--- Start of Available data ---

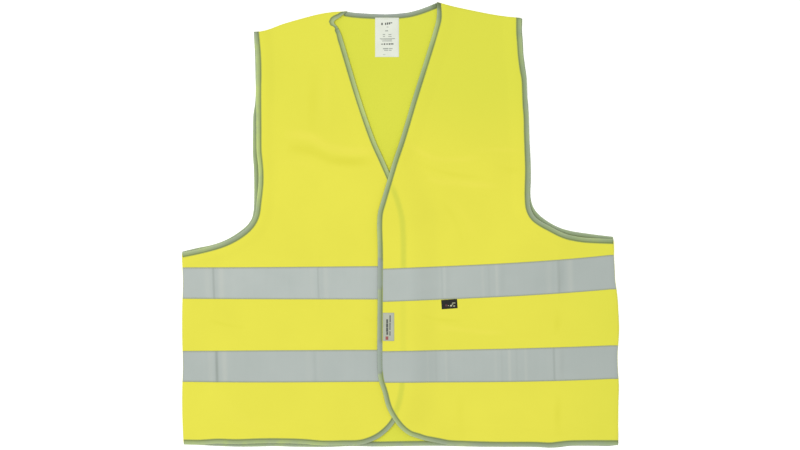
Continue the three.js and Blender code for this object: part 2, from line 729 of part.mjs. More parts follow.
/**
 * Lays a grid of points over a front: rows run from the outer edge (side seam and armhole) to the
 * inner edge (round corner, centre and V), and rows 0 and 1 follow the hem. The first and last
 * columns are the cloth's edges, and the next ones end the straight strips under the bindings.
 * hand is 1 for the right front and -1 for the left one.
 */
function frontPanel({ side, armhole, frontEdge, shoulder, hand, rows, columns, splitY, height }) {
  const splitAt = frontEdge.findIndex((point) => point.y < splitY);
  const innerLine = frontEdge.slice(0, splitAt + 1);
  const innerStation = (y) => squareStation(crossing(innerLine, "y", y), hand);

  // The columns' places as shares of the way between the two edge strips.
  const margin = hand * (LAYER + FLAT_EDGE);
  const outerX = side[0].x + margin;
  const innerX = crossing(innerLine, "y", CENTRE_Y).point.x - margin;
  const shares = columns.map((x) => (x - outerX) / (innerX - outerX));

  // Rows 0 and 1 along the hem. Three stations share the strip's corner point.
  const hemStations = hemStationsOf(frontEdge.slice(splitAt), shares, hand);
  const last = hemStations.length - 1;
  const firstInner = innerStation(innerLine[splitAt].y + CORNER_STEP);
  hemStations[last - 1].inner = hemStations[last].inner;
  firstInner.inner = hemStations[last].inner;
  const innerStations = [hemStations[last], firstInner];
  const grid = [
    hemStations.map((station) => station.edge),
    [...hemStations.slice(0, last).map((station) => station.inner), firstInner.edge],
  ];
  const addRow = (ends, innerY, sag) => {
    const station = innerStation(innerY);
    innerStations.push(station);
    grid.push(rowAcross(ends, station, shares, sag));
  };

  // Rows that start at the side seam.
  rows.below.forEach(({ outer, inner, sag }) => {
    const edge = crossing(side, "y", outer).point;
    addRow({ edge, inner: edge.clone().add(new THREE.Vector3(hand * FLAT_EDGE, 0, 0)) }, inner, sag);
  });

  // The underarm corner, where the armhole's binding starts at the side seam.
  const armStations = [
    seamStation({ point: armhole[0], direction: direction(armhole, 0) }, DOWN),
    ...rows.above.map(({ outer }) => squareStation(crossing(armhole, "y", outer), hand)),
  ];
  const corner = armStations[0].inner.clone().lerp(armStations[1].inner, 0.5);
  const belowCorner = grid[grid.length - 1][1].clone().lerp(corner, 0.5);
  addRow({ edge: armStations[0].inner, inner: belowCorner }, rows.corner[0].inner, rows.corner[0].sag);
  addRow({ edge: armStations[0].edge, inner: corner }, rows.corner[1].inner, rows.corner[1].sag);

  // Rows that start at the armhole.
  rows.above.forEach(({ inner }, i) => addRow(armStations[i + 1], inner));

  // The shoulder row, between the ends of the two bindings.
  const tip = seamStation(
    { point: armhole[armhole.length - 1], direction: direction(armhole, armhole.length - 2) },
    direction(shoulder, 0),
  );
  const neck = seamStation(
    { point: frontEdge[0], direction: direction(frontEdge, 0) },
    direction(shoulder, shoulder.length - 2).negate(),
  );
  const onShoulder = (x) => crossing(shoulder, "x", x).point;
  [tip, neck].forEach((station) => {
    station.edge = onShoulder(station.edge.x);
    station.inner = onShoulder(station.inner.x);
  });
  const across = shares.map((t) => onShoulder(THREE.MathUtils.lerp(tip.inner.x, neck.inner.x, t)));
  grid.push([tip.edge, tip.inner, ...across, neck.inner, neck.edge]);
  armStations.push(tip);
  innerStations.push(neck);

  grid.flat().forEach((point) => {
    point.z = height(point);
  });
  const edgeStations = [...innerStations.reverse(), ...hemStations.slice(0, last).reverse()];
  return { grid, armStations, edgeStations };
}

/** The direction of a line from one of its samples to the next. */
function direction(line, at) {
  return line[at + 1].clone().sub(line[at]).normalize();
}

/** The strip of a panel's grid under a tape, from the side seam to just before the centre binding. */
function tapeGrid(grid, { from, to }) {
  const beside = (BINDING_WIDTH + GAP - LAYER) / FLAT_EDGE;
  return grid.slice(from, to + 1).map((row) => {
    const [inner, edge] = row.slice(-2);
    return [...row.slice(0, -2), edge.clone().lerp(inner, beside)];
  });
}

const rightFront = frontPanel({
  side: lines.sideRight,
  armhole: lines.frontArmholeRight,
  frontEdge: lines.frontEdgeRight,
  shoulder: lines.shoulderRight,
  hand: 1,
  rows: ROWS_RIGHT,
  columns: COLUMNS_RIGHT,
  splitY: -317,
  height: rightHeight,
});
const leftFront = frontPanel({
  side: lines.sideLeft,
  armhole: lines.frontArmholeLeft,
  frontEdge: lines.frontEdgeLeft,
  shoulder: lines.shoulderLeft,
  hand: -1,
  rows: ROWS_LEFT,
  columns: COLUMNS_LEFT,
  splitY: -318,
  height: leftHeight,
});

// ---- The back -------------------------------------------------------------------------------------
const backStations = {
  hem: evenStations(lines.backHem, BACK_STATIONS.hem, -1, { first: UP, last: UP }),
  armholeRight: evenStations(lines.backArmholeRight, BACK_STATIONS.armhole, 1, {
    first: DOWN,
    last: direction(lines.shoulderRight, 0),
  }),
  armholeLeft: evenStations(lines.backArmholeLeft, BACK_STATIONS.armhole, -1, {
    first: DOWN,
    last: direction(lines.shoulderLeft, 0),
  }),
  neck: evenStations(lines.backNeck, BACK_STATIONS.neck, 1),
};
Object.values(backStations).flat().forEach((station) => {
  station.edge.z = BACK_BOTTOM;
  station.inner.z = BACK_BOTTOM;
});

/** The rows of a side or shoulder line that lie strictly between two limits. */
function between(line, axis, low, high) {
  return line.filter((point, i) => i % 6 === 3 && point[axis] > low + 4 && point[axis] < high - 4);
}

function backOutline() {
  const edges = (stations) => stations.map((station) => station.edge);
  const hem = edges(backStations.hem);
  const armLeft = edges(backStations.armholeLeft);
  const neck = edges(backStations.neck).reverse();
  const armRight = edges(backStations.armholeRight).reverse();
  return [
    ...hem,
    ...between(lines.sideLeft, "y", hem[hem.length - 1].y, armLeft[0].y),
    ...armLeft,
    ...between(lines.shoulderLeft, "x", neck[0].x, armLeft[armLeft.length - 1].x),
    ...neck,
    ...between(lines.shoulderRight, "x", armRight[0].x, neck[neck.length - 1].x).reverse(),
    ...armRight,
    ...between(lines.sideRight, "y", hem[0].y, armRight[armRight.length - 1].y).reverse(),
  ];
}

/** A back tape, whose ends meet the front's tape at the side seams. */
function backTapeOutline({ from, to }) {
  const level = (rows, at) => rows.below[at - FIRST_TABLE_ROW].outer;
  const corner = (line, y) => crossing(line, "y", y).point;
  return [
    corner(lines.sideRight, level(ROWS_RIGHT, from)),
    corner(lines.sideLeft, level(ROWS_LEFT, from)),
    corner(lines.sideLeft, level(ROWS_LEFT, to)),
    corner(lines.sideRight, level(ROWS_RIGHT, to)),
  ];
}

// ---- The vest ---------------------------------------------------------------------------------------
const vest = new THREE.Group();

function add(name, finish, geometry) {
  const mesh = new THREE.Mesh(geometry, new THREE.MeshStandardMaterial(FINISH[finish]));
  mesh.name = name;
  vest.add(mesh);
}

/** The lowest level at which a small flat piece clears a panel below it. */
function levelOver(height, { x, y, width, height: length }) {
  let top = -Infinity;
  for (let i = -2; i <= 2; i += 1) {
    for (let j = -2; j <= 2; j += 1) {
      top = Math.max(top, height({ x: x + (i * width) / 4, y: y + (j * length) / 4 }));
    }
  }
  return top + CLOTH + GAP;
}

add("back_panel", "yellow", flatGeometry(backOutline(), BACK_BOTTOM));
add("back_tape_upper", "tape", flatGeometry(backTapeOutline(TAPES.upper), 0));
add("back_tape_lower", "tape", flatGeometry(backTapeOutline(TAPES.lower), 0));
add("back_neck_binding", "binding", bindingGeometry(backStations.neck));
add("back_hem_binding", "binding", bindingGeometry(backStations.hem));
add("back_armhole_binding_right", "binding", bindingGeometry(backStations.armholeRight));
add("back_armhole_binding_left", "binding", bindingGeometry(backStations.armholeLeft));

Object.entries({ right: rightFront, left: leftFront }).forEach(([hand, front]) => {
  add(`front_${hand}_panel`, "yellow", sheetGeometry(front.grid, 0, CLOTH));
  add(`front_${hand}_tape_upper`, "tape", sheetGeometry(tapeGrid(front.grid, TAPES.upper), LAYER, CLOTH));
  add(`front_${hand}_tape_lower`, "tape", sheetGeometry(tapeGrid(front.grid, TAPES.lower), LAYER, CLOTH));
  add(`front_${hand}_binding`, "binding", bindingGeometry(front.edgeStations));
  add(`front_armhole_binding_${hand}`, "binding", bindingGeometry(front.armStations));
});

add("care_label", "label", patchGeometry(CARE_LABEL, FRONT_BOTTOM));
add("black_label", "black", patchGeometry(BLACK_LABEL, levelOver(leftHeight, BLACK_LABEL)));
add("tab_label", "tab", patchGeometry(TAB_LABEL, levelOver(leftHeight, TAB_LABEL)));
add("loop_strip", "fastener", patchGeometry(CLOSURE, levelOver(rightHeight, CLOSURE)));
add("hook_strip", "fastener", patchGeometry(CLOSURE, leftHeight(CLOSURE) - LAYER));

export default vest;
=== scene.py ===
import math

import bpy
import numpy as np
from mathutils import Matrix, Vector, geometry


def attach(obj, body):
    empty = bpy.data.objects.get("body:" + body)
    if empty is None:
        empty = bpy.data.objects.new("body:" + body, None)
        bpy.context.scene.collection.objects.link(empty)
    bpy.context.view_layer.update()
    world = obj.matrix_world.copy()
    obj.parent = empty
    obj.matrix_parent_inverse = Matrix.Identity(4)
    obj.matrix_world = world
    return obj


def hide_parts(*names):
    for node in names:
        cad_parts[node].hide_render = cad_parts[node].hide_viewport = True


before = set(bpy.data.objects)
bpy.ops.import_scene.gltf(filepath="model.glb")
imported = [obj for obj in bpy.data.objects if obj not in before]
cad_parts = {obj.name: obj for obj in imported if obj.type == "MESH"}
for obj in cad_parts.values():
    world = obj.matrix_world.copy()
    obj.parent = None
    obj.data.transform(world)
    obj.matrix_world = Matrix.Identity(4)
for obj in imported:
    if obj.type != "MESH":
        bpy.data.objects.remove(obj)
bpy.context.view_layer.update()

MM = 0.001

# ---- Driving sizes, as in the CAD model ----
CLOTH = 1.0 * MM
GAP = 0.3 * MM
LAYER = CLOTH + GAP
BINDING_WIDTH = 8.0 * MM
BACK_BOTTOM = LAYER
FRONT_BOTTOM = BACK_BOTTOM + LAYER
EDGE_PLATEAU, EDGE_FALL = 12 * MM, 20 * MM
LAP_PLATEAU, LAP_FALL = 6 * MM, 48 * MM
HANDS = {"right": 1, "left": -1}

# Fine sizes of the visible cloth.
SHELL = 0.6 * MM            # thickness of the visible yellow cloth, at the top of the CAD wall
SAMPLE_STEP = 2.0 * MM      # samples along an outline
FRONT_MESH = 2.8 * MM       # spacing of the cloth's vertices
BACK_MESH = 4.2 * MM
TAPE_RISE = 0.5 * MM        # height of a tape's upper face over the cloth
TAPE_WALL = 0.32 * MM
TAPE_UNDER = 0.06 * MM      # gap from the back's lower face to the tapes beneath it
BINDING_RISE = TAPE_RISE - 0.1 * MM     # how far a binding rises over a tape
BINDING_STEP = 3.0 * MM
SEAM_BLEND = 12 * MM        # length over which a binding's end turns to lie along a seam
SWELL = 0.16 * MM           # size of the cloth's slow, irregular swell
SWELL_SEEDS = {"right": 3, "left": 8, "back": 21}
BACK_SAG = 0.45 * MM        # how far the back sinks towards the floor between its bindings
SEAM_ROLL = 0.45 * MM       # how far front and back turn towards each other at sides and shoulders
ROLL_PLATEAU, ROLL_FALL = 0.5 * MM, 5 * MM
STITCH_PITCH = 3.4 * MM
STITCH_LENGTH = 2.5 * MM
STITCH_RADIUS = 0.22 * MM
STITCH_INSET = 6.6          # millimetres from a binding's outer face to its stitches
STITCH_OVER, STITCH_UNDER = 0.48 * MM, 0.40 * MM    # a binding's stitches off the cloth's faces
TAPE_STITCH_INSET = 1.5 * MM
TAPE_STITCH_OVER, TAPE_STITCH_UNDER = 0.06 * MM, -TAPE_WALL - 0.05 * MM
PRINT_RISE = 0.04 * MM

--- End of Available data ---

Work instructions | Retype only this portion of the data above: the line containing "patchGeometry(CLOSURE, levelOver(rightHeight, CLOSURE)));", the line containing "for node in", and all lines between them, exactly.

Answer |
add("loop_strip", "fastener", patchGeometry(CLOSURE, levelOver(rightHeight, CLOSURE)));
add("hook_strip", "fastener", patchGeometry(CLOSURE, leftHeight(CLOSURE) - LAYER));

export default vest;
=== scene.py ===
import math

import bpy
import numpy as np
from mathutils import Matrix, Vector, geometry


def attach(obj, body):
    empty = bpy.data.objects.get("body:" + body)
    if empty is None:
        empty = bpy.data.objects.new("body:" + body, None)
        bpy.context.scene.collection.objects.link(empty)
    bpy.context.view_layer.update()
    world = obj.matrix_world.copy()
    obj.parent = empty
    obj.matrix_parent_inverse = Matrix.Identity(4)
    obj.matrix_world = world
    return obj


def hide_parts(*names):
    for node in names:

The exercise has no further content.